--- Start of LISTING ---

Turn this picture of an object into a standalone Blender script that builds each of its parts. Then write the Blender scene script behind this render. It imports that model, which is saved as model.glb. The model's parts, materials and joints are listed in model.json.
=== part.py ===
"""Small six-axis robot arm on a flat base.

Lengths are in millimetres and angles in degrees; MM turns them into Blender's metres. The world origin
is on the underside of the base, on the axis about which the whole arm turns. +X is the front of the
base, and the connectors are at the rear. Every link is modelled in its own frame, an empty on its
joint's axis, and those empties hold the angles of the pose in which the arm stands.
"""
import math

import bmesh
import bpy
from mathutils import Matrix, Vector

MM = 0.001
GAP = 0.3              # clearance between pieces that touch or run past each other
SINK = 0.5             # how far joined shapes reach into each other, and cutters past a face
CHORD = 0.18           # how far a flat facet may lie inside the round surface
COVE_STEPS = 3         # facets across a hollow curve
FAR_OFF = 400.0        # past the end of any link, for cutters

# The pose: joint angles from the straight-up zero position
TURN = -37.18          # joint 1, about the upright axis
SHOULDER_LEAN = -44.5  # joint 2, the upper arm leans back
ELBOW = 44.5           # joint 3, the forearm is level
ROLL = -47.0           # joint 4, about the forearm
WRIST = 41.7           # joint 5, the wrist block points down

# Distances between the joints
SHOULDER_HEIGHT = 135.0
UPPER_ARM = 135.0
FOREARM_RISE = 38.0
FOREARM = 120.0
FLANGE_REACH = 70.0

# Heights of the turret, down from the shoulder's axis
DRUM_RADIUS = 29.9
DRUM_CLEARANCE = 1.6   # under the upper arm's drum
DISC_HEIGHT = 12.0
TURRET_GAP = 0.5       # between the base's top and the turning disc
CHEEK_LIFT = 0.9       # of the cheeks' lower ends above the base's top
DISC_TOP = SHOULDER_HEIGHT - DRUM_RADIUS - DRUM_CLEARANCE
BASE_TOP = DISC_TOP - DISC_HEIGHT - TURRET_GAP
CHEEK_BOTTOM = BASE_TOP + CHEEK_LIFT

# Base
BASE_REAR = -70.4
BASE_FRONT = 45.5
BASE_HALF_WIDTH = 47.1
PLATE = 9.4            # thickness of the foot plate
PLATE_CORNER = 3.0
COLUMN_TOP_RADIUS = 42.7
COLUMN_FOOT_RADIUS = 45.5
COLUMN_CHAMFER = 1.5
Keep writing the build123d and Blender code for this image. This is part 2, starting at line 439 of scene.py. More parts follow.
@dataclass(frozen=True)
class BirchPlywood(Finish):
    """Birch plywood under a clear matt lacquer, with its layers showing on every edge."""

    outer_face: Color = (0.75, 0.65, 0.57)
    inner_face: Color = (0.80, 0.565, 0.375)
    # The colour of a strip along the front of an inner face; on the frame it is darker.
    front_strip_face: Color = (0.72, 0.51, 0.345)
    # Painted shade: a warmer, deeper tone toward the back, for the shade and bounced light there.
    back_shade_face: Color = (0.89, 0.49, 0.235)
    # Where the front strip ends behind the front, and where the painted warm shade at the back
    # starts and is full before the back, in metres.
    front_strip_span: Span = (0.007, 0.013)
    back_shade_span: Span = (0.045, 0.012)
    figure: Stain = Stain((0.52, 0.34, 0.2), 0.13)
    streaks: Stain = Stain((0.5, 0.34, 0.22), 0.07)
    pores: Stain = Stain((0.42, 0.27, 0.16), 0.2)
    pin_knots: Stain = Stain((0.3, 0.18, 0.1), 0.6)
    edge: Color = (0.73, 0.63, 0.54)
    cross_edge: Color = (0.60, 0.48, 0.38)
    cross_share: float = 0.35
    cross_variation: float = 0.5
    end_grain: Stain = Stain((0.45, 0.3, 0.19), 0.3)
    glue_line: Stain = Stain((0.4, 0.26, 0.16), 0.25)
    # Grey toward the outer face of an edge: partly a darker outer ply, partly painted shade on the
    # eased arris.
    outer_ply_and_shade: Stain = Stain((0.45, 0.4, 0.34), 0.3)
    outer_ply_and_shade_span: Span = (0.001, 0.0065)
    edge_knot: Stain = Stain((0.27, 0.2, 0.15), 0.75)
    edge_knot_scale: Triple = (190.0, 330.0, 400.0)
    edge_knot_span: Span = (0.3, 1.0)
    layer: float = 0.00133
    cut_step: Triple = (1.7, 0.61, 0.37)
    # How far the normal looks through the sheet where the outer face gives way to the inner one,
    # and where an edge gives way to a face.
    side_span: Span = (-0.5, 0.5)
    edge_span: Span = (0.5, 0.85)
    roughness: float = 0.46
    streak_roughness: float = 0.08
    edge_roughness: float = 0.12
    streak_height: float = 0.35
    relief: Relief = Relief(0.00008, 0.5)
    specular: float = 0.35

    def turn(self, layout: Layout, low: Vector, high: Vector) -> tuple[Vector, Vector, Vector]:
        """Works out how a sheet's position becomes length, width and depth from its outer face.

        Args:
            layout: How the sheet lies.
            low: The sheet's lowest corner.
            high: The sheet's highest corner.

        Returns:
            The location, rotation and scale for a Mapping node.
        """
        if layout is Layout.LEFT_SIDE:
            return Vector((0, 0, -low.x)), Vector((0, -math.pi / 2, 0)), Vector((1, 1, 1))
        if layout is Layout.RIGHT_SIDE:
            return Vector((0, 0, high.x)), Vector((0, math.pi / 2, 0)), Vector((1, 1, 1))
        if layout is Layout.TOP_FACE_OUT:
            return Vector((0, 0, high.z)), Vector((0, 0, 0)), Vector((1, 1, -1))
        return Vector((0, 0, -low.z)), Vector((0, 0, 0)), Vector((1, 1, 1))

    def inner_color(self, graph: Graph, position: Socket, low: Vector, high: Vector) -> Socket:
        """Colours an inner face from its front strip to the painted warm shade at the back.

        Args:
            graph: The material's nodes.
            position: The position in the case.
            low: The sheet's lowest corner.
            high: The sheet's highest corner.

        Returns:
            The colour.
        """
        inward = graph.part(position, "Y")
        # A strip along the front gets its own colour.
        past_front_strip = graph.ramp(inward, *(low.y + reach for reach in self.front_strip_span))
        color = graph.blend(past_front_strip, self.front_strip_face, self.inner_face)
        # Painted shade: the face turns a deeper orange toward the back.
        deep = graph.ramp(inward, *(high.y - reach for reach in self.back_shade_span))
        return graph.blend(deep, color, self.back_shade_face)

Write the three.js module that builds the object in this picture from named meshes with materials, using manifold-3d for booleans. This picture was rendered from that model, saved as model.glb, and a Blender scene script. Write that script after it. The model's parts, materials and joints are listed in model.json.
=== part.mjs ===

--- End of LISTING ---

▶ **GOAL**
Give back exactly the lines from the one containing "Write the three.js" to the end of the material, both ends included.

▶ **ANSWER TO THE PROBLEM**
Write the three.js module that builds the object in this picture from named meshes with materials, using manifold-3d for booleans. This picture was rendered from that model, saved as model.glb, and a Blender scene script. Write that script after it. The model's parts, materials and joints are listed in model.json.
=== part.mjs ===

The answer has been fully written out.